What the exercise asks. Copy exactly the lines from the one containing "What OpenSCAD source" through the one containing "front_rod_down = 21; // [17:0.5:24]", both included, and nothing else.

Records for the exercise.
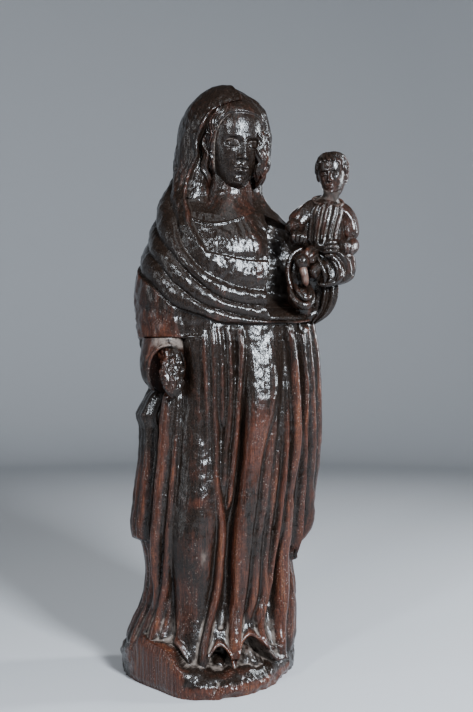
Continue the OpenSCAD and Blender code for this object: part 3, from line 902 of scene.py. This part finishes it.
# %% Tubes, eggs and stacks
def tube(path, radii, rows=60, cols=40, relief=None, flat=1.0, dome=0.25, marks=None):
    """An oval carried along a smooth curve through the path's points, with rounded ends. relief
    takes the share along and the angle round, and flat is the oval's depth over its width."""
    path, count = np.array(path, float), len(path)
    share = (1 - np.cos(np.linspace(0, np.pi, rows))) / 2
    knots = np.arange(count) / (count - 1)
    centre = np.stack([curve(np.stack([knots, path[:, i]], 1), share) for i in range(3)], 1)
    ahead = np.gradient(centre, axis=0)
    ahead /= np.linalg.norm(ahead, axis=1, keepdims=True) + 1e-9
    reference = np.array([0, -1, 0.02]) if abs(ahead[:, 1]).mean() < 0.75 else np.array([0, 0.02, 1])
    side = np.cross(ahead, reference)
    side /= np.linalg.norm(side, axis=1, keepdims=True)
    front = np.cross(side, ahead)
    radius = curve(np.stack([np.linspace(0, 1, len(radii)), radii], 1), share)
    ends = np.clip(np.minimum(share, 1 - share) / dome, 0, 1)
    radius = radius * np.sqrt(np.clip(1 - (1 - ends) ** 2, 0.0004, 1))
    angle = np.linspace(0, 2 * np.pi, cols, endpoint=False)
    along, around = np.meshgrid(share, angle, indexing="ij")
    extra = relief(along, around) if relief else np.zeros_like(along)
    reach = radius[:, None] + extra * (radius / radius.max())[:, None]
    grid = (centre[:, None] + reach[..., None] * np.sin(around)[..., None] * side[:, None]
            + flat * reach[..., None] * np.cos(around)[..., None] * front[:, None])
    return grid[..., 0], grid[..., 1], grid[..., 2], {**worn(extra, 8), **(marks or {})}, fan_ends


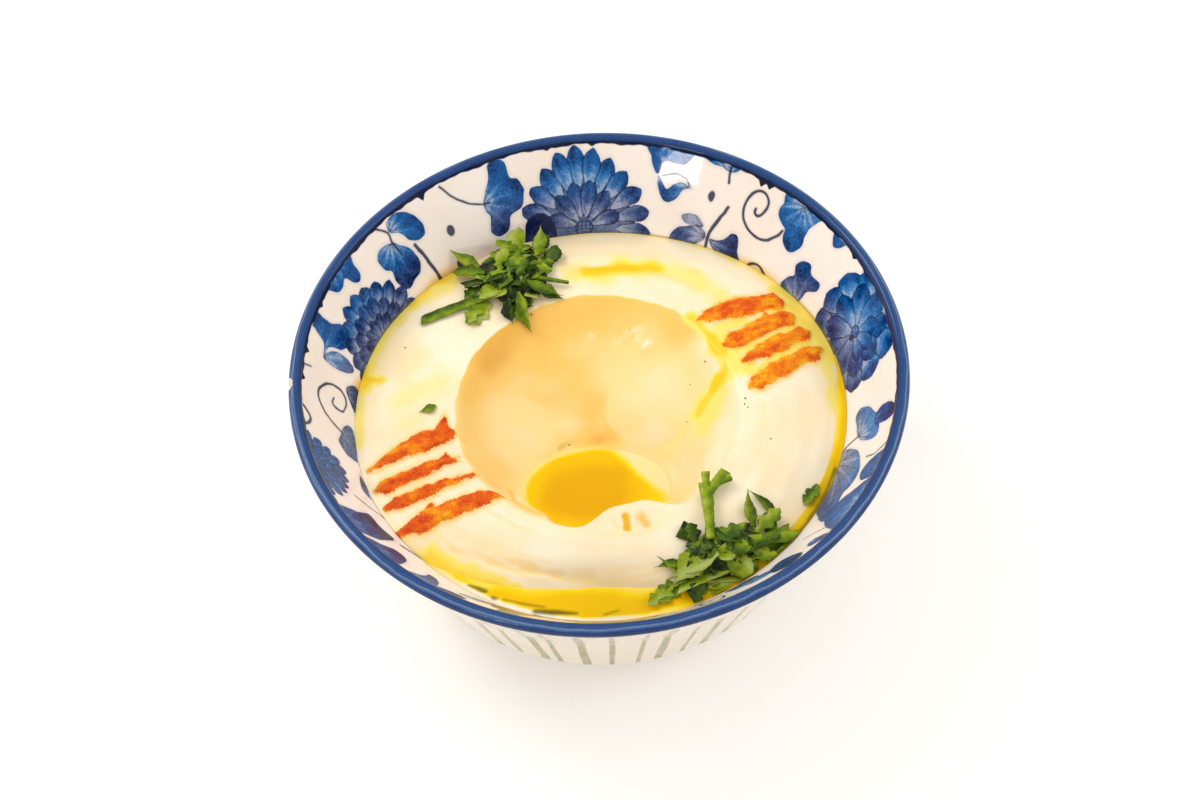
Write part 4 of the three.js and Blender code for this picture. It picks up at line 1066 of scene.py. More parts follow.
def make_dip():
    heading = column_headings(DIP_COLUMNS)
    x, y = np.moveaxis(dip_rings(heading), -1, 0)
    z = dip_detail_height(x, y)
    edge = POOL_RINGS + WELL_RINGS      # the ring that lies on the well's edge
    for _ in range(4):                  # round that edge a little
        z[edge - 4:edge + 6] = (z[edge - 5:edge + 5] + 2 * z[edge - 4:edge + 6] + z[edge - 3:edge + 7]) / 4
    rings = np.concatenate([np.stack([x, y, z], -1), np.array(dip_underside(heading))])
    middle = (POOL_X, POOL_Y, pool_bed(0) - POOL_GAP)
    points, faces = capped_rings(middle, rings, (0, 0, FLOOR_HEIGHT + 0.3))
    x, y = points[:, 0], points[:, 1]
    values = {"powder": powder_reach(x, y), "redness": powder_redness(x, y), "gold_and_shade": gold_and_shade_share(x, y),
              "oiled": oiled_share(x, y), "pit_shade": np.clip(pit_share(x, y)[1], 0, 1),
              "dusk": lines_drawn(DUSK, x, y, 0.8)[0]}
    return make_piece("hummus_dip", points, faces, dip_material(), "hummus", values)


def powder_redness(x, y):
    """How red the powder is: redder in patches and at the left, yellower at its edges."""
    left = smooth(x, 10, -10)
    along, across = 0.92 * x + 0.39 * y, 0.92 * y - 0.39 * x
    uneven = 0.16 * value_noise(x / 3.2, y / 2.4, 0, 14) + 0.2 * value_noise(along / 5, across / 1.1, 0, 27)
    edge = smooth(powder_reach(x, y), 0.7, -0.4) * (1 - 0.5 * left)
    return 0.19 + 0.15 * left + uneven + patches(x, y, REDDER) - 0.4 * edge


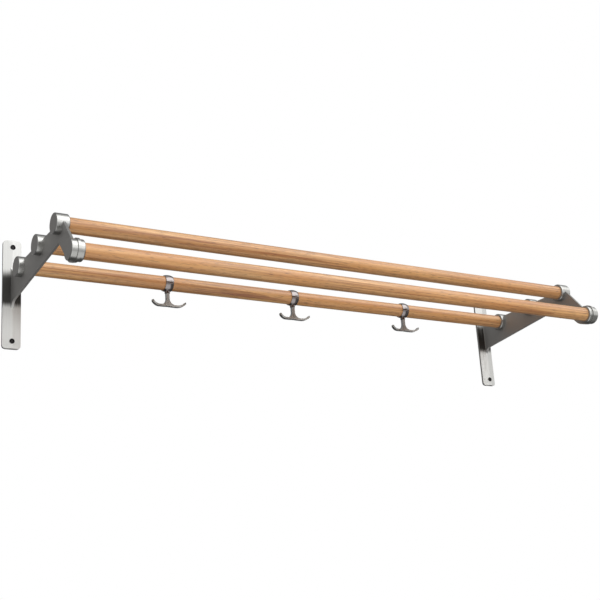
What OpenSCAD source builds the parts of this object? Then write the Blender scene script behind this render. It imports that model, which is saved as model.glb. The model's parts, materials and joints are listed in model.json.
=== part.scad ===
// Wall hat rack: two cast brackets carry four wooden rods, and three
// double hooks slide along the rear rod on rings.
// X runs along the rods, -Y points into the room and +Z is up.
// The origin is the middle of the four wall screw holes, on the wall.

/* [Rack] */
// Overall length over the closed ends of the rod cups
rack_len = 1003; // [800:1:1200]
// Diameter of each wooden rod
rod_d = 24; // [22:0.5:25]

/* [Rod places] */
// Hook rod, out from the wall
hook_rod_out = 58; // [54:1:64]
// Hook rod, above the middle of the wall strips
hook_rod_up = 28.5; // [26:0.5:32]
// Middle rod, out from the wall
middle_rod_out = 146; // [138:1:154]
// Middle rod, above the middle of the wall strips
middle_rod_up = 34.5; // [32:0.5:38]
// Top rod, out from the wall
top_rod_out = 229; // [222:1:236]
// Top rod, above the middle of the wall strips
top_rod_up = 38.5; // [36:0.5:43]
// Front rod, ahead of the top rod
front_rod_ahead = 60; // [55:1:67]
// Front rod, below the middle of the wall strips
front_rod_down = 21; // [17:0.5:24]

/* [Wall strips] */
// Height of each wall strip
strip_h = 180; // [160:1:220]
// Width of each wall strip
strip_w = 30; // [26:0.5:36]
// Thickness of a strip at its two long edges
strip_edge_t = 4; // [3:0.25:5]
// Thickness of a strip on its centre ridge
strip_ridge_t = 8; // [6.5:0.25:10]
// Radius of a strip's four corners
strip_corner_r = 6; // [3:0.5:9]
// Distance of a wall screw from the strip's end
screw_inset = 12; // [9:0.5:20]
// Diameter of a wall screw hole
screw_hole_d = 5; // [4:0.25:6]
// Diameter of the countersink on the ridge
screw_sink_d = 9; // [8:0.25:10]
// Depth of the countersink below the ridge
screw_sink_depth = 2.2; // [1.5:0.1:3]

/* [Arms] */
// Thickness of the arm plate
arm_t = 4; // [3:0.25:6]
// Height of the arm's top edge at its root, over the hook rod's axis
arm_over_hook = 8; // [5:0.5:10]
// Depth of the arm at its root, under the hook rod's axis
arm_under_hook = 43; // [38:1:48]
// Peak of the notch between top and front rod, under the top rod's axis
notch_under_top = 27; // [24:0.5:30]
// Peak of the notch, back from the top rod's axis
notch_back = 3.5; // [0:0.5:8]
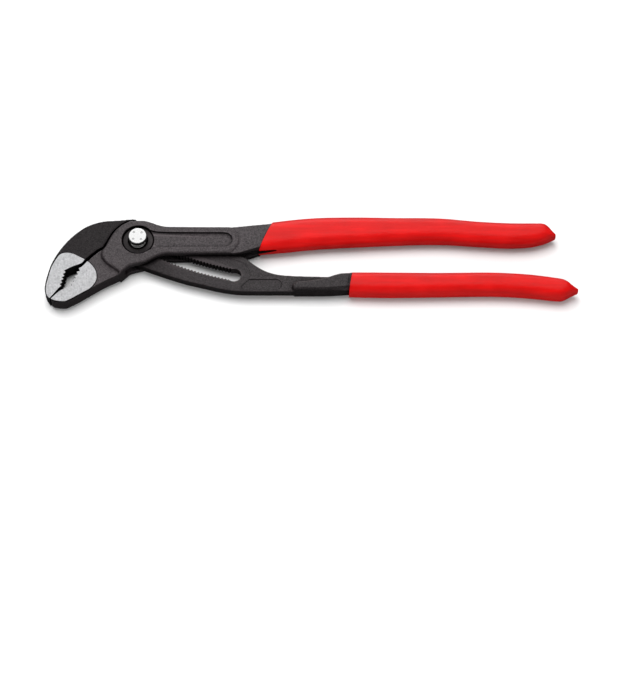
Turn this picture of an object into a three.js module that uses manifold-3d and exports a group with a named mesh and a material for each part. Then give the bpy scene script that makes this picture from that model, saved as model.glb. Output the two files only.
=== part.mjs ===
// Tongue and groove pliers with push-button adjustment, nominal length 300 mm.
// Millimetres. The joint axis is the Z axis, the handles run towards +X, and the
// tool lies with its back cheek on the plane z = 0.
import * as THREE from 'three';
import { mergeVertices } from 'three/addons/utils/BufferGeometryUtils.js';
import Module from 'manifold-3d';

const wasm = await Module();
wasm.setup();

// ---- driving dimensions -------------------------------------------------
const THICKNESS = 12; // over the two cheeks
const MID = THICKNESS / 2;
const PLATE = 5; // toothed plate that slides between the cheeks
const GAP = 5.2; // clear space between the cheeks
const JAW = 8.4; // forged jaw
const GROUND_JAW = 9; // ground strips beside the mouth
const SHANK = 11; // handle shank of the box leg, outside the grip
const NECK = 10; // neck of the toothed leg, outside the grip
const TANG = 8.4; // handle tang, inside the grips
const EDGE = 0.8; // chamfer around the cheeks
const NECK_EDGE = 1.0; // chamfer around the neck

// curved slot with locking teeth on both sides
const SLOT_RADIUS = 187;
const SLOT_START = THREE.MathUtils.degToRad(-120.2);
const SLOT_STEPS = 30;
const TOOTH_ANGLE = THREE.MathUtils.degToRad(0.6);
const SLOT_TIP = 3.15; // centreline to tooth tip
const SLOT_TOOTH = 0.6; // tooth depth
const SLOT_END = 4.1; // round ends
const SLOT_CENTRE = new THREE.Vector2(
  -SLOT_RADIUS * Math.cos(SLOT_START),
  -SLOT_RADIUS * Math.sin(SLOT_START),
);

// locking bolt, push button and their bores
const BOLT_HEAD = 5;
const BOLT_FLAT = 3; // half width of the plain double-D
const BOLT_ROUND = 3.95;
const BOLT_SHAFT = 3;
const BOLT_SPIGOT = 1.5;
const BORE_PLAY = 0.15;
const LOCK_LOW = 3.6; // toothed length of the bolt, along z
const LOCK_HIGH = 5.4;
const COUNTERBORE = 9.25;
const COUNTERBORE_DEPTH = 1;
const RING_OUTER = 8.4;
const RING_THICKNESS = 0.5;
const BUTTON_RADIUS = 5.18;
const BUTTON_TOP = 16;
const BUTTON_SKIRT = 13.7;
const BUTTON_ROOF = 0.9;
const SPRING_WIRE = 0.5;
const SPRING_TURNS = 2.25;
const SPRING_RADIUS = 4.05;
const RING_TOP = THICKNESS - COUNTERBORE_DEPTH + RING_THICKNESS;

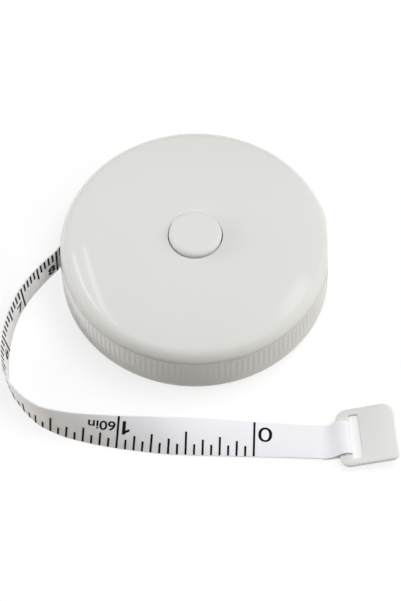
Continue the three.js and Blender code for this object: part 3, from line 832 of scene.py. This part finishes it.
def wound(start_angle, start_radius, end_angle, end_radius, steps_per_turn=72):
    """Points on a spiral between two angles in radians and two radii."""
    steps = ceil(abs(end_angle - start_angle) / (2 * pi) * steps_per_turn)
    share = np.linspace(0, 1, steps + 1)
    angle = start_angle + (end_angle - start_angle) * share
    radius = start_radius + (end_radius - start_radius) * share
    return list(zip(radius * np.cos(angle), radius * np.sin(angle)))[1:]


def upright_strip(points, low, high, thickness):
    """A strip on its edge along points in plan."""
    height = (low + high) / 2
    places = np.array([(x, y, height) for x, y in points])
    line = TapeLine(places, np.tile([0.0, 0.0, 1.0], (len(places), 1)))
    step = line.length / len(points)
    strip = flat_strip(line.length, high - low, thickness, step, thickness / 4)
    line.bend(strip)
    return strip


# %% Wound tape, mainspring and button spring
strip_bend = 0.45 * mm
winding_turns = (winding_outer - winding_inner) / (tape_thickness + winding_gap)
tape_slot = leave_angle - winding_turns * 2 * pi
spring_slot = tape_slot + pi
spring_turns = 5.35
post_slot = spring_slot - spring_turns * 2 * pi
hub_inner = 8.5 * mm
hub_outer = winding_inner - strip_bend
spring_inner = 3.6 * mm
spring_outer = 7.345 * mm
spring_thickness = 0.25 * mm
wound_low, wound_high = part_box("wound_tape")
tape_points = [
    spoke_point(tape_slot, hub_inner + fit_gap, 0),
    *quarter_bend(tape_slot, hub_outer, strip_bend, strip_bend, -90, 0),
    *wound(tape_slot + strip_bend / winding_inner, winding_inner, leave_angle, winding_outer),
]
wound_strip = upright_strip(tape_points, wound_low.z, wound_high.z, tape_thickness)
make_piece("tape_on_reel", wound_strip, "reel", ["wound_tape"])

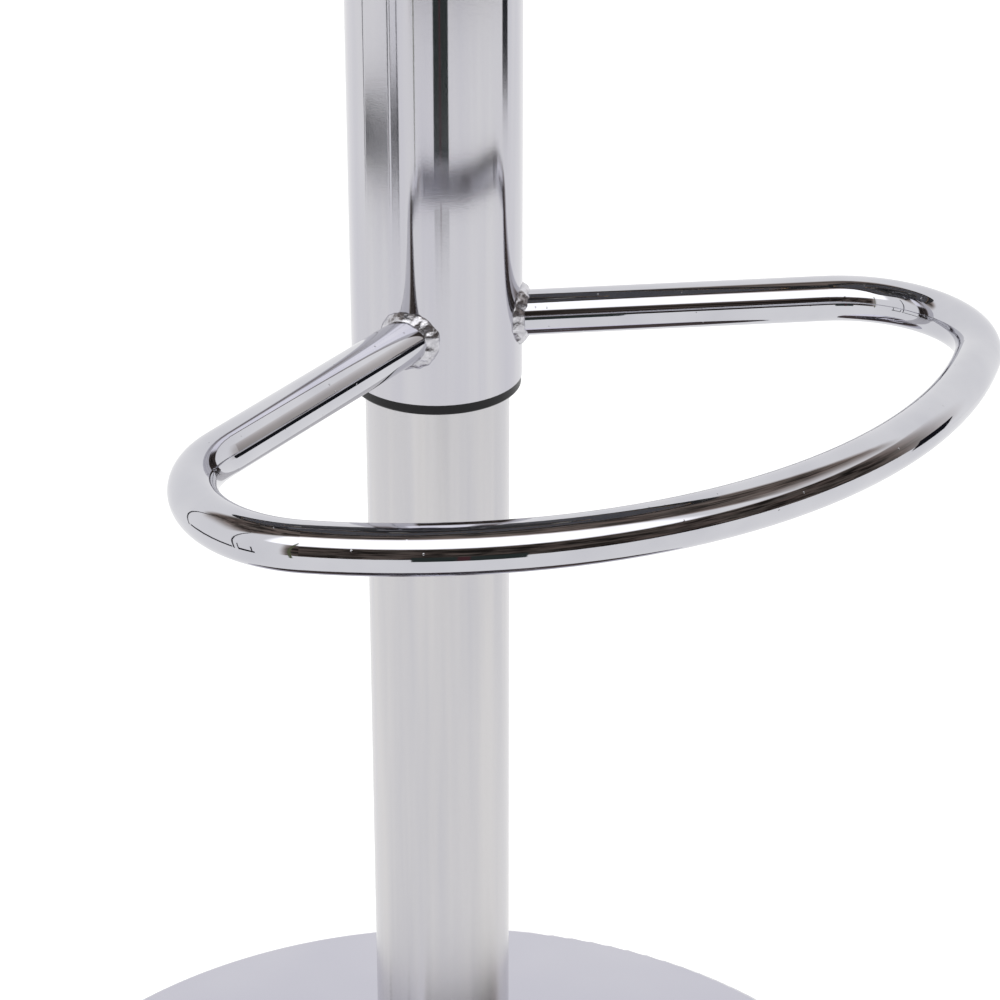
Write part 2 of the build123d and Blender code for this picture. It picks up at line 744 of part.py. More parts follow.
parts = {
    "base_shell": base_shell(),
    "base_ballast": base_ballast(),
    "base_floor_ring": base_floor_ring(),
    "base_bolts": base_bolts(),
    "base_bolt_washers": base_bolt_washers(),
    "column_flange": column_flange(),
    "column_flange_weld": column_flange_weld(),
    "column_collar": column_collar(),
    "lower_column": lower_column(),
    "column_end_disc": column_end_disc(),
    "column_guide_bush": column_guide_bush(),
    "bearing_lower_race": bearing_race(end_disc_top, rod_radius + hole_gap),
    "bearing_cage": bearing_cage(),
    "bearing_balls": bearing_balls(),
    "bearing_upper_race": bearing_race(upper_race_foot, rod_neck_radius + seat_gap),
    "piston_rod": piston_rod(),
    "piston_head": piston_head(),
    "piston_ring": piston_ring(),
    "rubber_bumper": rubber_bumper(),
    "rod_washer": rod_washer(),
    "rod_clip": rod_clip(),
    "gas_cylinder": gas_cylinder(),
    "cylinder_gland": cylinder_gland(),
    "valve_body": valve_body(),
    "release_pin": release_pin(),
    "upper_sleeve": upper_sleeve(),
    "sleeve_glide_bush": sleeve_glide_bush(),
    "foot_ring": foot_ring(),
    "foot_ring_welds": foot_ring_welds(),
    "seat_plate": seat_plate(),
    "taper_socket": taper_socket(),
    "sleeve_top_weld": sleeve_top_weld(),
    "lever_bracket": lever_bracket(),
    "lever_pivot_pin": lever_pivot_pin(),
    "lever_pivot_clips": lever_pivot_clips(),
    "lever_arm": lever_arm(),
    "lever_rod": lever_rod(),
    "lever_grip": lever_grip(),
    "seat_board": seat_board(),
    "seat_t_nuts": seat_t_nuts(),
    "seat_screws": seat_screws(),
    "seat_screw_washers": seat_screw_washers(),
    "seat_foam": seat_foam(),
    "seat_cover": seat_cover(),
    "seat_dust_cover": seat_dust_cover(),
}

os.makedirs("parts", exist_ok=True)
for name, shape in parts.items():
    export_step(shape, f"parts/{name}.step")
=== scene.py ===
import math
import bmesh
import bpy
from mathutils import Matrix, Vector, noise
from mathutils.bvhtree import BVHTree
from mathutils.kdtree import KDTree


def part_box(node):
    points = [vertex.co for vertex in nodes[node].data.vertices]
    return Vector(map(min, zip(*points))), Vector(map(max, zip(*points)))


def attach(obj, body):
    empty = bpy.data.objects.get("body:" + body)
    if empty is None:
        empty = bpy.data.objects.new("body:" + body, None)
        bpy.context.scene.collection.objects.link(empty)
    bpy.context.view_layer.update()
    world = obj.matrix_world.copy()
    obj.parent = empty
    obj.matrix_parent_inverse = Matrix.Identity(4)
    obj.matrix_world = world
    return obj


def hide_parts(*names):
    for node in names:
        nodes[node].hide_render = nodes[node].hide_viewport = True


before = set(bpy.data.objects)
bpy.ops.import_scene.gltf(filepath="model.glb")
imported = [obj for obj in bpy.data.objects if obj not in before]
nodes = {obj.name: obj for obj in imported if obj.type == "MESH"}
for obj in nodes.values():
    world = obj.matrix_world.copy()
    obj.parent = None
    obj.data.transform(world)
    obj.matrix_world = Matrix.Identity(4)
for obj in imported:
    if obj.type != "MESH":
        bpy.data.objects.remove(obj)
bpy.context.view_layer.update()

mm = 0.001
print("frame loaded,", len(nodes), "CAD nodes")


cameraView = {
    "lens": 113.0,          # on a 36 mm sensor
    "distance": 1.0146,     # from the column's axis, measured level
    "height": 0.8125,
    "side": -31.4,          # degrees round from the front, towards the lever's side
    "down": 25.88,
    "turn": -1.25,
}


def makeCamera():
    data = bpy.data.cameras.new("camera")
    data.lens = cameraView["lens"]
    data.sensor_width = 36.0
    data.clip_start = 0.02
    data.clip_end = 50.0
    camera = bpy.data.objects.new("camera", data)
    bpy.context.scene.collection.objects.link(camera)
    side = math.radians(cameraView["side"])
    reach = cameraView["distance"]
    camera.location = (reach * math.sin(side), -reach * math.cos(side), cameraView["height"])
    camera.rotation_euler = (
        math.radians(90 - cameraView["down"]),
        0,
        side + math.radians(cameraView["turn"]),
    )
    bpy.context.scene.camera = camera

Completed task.
What OpenSCAD source builds the parts of this object? Then write the Blender scene script behind this render. It imports that model, which is saved as model.glb. The model's parts, materials and joints are listed in model.json.
=== part.scad ===
// Wall hat rack: two cast brackets carry four wooden rods, and three
// double hooks slide along the rear rod on rings.
// X runs along the rods, -Y points into the room and +Z is up.
// The origin is the middle of the four wall screw holes, on the wall.

/* [Rack] */
// Overall length over the closed ends of the rod cups
rack_len = 1003; // [800:1:1200]
// Diameter of each wooden rod
rod_d = 24; // [22:0.5:25]

/* [Rod places] */
// Hook rod, out from the wall
hook_rod_out = 58; // [54:1:64]
// Hook rod, above the middle of the wall strips
hook_rod_up = 28.5; // [26:0.5:32]
// Middle rod, out from the wall
middle_rod_out = 146; // [138:1:154]
// Middle rod, above the middle of the wall strips
middle_rod_up = 34.5; // [32:0.5:38]
// Top rod, out from the wall
top_rod_out = 229; // [222:1:236]
// Top rod, above the middle of the wall strips
top_rod_up = 38.5; // [36:0.5:43]
// Front rod, ahead of the top rod
front_rod_ahead = 60; // [55:1:67]
// Front rod, below the middle of the wall strips
front_rod_down = 21; // [17:0.5:24]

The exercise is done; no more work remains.